:: DATASET SECTION ::
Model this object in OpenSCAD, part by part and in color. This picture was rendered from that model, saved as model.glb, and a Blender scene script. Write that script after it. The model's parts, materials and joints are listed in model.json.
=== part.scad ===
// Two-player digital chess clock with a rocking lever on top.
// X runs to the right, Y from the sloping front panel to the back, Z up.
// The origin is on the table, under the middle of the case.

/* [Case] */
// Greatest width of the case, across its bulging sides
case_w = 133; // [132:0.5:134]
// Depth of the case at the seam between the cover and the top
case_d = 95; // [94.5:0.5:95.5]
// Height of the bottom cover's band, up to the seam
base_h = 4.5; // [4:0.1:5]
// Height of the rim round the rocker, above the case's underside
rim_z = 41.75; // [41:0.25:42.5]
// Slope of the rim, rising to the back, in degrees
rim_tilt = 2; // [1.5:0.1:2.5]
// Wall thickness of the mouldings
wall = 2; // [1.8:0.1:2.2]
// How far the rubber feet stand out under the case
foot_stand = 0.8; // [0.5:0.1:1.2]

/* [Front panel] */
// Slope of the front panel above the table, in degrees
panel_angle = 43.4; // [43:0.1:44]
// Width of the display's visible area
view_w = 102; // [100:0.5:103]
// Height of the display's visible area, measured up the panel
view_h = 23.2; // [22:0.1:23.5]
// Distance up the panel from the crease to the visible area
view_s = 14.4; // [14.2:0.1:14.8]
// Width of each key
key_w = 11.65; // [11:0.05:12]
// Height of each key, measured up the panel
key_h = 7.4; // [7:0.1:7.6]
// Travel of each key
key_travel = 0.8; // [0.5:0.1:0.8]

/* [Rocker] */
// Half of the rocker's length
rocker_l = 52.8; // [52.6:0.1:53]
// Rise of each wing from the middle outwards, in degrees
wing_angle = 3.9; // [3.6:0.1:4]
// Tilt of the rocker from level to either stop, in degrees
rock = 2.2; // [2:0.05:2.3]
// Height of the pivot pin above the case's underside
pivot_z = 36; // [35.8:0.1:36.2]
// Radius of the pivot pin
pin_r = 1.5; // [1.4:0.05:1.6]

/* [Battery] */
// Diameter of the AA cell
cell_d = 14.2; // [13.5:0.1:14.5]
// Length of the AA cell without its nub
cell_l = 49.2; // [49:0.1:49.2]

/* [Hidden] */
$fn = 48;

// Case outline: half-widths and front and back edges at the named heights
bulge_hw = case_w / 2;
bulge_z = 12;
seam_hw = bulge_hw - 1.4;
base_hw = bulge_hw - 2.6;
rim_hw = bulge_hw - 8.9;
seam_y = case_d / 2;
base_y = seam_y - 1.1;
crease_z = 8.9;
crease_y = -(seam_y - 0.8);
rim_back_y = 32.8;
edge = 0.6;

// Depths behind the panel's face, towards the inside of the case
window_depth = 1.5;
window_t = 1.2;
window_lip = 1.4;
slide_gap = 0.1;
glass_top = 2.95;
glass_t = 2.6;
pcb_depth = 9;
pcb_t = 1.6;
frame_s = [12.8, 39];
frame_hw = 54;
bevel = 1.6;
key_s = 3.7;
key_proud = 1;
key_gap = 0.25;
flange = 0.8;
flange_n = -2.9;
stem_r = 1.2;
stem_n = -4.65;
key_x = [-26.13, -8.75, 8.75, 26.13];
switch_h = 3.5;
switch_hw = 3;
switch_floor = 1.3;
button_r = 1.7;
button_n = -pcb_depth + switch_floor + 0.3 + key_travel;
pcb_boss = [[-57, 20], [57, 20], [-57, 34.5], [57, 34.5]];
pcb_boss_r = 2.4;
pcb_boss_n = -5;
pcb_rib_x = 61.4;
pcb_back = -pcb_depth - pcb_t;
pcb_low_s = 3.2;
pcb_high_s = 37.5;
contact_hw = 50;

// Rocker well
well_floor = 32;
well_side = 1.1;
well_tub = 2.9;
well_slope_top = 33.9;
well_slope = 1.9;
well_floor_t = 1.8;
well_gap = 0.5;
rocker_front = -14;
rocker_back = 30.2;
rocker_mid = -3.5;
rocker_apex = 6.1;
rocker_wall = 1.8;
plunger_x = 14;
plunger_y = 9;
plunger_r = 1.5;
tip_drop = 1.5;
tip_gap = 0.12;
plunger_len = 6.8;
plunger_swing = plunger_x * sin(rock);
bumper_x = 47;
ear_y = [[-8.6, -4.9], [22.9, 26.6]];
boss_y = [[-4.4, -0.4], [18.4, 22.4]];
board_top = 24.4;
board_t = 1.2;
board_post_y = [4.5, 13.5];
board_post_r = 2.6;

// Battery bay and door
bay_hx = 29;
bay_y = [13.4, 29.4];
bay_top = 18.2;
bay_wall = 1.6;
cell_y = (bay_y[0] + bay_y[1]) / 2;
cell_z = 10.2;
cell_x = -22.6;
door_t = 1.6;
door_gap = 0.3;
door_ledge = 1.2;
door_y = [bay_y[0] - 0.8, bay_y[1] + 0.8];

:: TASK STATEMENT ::
Copy out the material above in its entirety. Every detail must match.

:: SOLUTION BELOW ::
Model this object in OpenSCAD, part by part and in color. This picture was rendered from that model, saved as model.glb, and a Blender scene script. Write that script after it. The model's parts, materials and joints are listed in model.json.
=== part.scad ===
// Two-player digital chess clock with a rocking lever on top.
// X runs to the right, Y from the sloping front panel to the back, Z up.
// The origin is on the table, under the middle of the case.

/* [Case] */
// Greatest width of the case, across its bulging sides
case_w = 133; // [132:0.5:134]
// Depth of the case at the seam between the cover and the top
case_d = 95; // [94.5:0.5:95.5]
// Height of the bottom cover's band, up to the seam
base_h = 4.5; // [4:0.1:5]
// Height of the rim round the rocker, above the case's underside
rim_z = 41.75; // [41:0.25:42.5]
// Slope of the rim, rising to the back, in degrees
rim_tilt = 2; // [1.5:0.1:2.5]
// Wall thickness of the mouldings
wall = 2; // [1.8:0.1:2.2]
// How far the rubber feet stand out under the case
foot_stand = 0.8; // [0.5:0.1:1.2]

/* [Front panel] */
// Slope of the front panel above the table, in degrees
panel_angle = 43.4; // [43:0.1:44]
// Width of the display's visible area
view_w = 102; // [100:0.5:103]
// Height of the display's visible area, measured up the panel
view_h = 23.2; // [22:0.1:23.5]
// Distance up the panel from the crease to the visible area
view_s = 14.4; // [14.2:0.1:14.8]
// Width of each key
key_w = 11.65; // [11:0.05:12]
// Height of each key, measured up the panel
key_h = 7.4; // [7:0.1:7.6]
// Travel of each key
key_travel = 0.8; // [0.5:0.1:0.8]

/* [Rocker] */
// Half of the rocker's length
rocker_l = 52.8; // [52.6:0.1:53]
// Rise of each wing from the middle outwards, in degrees
wing_angle = 3.9; // [3.6:0.1:4]
// Tilt of the rocker from level to either stop, in degrees
rock = 2.2; // [2:0.05:2.3]
// Height of the pivot pin above the case's underside
pivot_z = 36; // [35.8:0.1:36.2]
// Radius of the pivot pin
pin_r = 1.5; // [1.4:0.05:1.6]

/* [Battery] */
// Diameter of the AA cell
cell_d = 14.2; // [13.5:0.1:14.5]
// Length of the AA cell without its nub
cell_l = 49.2; // [49:0.1:49.2]

/* [Hidden] */
$fn = 48;

// Case outline: half-widths and front and back edges at the named heights
bulge_hw = case_w / 2;
bulge_z = 12;
seam_hw = bulge_hw - 1.4;
base_hw = bulge_hw - 2.6;
rim_hw = bulge_hw - 8.9;
seam_y = case_d / 2;
base_y = seam_y - 1.1;
crease_z = 8.9;
crease_y = -(seam_y - 0.8);
rim_back_y = 32.8;
edge = 0.6;

// Depths behind the panel's face, towards the inside of the case
window_depth = 1.5;
window_t = 1.2;
window_lip = 1.4;
slide_gap = 0.1;
glass_top = 2.95;
glass_t = 2.6;
pcb_depth = 9;
pcb_t = 1.6;
frame_s = [12.8, 39];
frame_hw = 54;
bevel = 1.6;
key_s = 3.7;
key_proud = 1;
key_gap = 0.25;
flange = 0.8;
flange_n = -2.9;
stem_r = 1.2;
stem_n = -4.65;
key_x = [-26.13, -8.75, 8.75, 26.13];
switch_h = 3.5;
switch_hw = 3;
switch_floor = 1.3;
button_r = 1.7;
button_n = -pcb_depth + switch_floor + 0.3 + key_travel;
pcb_boss = [[-57, 20], [57, 20], [-57, 34.5], [57, 34.5]];
pcb_boss_r = 2.4;
pcb_boss_n = -5;
pcb_rib_x = 61.4;
pcb_back = -pcb_depth - pcb_t;
pcb_low_s = 3.2;
pcb_high_s = 37.5;
contact_hw = 50;

// Rocker well
well_floor = 32;
well_side = 1.1;
well_tub = 2.9;
well_slope_top = 33.9;
well_slope = 1.9;
well_floor_t = 1.8;
well_gap = 0.5;
rocker_front = -14;
rocker_back = 30.2;
rocker_mid = -3.5;
rocker_apex = 6.1;
rocker_wall = 1.8;
plunger_x = 14;
plunger_y = 9;
plunger_r = 1.5;
tip_drop = 1.5;
tip_gap = 0.12;
plunger_len = 6.8;
plunger_swing = plunger_x * sin(rock);
bumper_x = 47;
ear_y = [[-8.6, -4.9], [22.9, 26.6]];
boss_y = [[-4.4, -0.4], [18.4, 22.4]];
board_top = 24.4;
board_t = 1.2;
board_post_y = [4.5, 13.5];
board_post_r = 2.6;

// Battery bay and door
bay_hx = 29;
bay_y = [13.4, 29.4];
bay_top = 18.2;
bay_wall = 1.6;
cell_y = (bay_y[0] + bay_y[1]) / 2;
cell_z = 10.2;
cell_x = -22.6;
door_t = 1.6;
door_gap = 0.3;
door_ledge = 1.2;
door_y = [bay_y[0] - 0.8, bay_y[1] + 0.8];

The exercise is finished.